I did contact ##### the next day and got the right copy and things got straightened away.

The third example is one that I think everyone can deal with.  There’s nothing that tests your mettle more than configuring a printer, a mouse, or anything bluetooth / wireless.  It’s that conceptual understanding of just what’s happening that can be so difficult.  Depending upon the course in computer studies, you’ll have the opportunity to build a computer, or replace a card, or attach to a wireless network, or program a robot, or write a piece of code to make that silly inanimate object do your bidding.
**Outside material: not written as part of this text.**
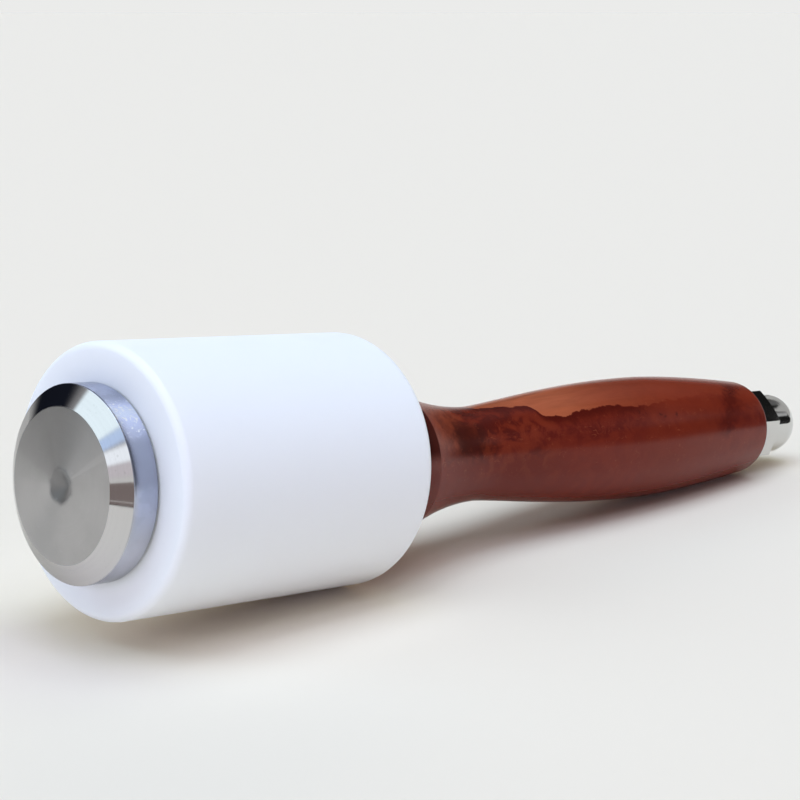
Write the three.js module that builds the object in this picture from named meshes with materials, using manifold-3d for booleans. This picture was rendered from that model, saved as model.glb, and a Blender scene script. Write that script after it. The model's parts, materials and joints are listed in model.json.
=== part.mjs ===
// Leather carving mallet in millimetres, +Z up. A turned nylon head carries a steel striking disc on its
// front, and one steel rod with a cap nut at its far end pulls the disc, the head and the wooden handle
// together. The mallet lies on its side as it is put down on a bench: the back edge of the head and the
// swell of the handle touch the bench, so its axis drops a little towards the nut.
import * as THREE from "three";
import { mergeVertices } from "three/addons/utils/BufferGeometryUtils.js";
import Module from "manifold-3d";

const wasm = await Module();
wasm.setup();

// Facets round the turned pieces and round the threads. An even count puts a flat facet underneath.
const turnedSides = 32;
const threadSides = 16;
const roundSteps = 4;
const handleSteps = 30;

// Clearance between neighbours, and how far a cutting tool runs past what it cuts
const fitGap = 0.3;
const overrun = 1;

// Nylon head
const headRadius = 25;
const headLength = 60.9;
const headFrontRound = 1.5;
const headBackRound = 2.5;

// Steel striking disc. Its stem sits in the nylon and is tapped for the rod.
const discRadius = 17.8;
const discProud = 7.6;
const discChamferDepth = 2.4;
const discChamferWidth = 3.9;
const discBackBevel = 0.4;
const stemWall = 4;
const stemLength = 6;
const stemBevel = 0.6;
const faceWall = 2.6;
const centreMarkRadius = 2.9;
const centreMarkDepth = 1.7;

// Steel rod, threaded at both ends. It runs this far below the middle of the head.
const rodRadius = 5;
const rodOffset = 1.7;
const rodBevel = 0.8;
const rodFrontThread = 11;
const rodBackThread = 16;
const threadPitch = 1.5;
const threadDepthShare = 0.541;
const threadCrestShare = 0.125;
const threadRootShare = 0.25;

// Wooden handle: it flares where it meets the head, narrows to a neck and swells to the grip
const handleLength = 132;
const flareRadius = 19.7;
const neckRadius = 10;
const gripRadius = 13.9;
const buttRadius = 11.1;
const buttRound = 1.2;
const neckShare = 0.27;
const gripShare = 0.705;
const flareSteepness = 1.95;
const swellEarliness = 0.66;
const taperSteepness = 1.54;

// Chromed cap nut. One of its corners stands this many degrees from straight up, towards -Y.
const nutSides = 6;
const nutCornerDegrees = 15;
const nutAcrossFlats = 16;
const nutHexHeight = 8.2;
const nutCornerBevel = 1.1;
const nutBevelRise = 0.6;
const domeWall = 2;
const domeStraight = 5.8;
const rodInNut = 13;
const rodEndRoom = 1.2;

// Places along the axis, counted from the striking face
const headStart = discProud + fitGap;
const headEnd = headStart + headLength;
const handleStart = headEnd + fitGap;
const handleEnd = handleStart + handleLength;
const nutStart = handleEnd + fitGap;
const stemEnd = discProud + stemLength;
const rodStart = faceWall + rodEndRoom;
const rodEnd = nutStart + rodInNut;

// Sizes that follow from the ones above
const boreRadius = rodRadius + fitGap;
const stemRadius = boreRadius + rodOffset + stemWall;
const stemPocketRadius = stemRadius + fitGap;
const stemPocketDepth = stemLength;
const domeRadius = boreRadius + domeWall;
const nutCornerRadius = nutAcrossFlats / 2 / Math.cos(Math.PI / nutSides);
const threadDepth = threadPitch * threadDepthShare;

const steel = new THREE.MeshStandardMaterial({ color: 0xa5a2a3, roughness: 0.35, metalness: 1 });
const nylon = new THREE.MeshStandardMaterial({ color: 0xe9f1fb, roughness: 0.45, metalness: 0 });
const zincSteel = new THREE.MeshStandardMaterial({ color: 0x8f9296, roughness: 0.4, metalness: 1 });
const wood = new THREE.MeshStandardMaterial({ color: 0x6e2314, roughness: 0.25, metalness: 0 });
const chrome = new THREE.MeshStandardMaterial({ color: 0xc9ccce, roughness: 0.1, metalness: 1 });

// A point of a turned outline: distance from the axis, then place along it
function at(radius, station) {
  return new THREE.Vector2(radius, station);
}

// A solid turned round +Y. The outline runs from low to high stations on its outside.
function turned(outline, sides = turnedSides) {
  return new THREE.LatheGeometry(outline, sides, Math.PI / sides);
}

// A quarter round from the side of a cylinder to its end face, or the other way
function quarterRound(radius, station, size, towardsEnd) {
  const points = [];
  for (let step = 0; step <= roundSteps; step += 1) {
    const share = step / roundSteps;
    const angle = (Math.PI / 2) * (towardsEnd ? share : 1 - share);
    const along = (towardsEnd ? 1 : -1) * size * Math.sin(angle);
    points.push(at(radius - size + size * Math.cos(angle), station + along));
  }
  return points;
}

function toSolid(geometry) {
  const bare = geometry.clone();
  bare.deleteAttribute("normal");
  bare.deleteAttribute("uv");
  const welded = mergeVertices(bare);
  const mesh = new wasm.Mesh({
    numProp: 3,
    vertProperties: welded.attributes.position.array,
    triVerts: new Uint32Array(welded.index.array),
  });
  return new wasm.Manifold(mesh);
}

function toGeometry(solid) {
  const mesh = solid.getMesh();
  const geometry = new THREE.BufferGeometry();
  geometry.setAttribute("position", new THREE.BufferAttribute(mesh.vertProperties, 3));
  geometry.setIndex(new THREE.BufferAttribute(mesh.triVerts, 1));
  geometry.computeVertexNormals();
  return geometry;
}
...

You do have to feel sorry for those of us who struggle just to stay even.  Technology continues to get more sophisticated and there is a desire to get the most from the device that you’ve paid so much to acquire.  With all this sophistication comes a need to just get your head around what is happening.  There’s where coding comes to the rescue.  It’s more than understanding a language or languages.  It goes to the fact that you can be in control of the device.  You can make it do what you need it to.  You are the master of it.

Given that as the ultimate goal – doesn’t it make sense that all students have experience coding?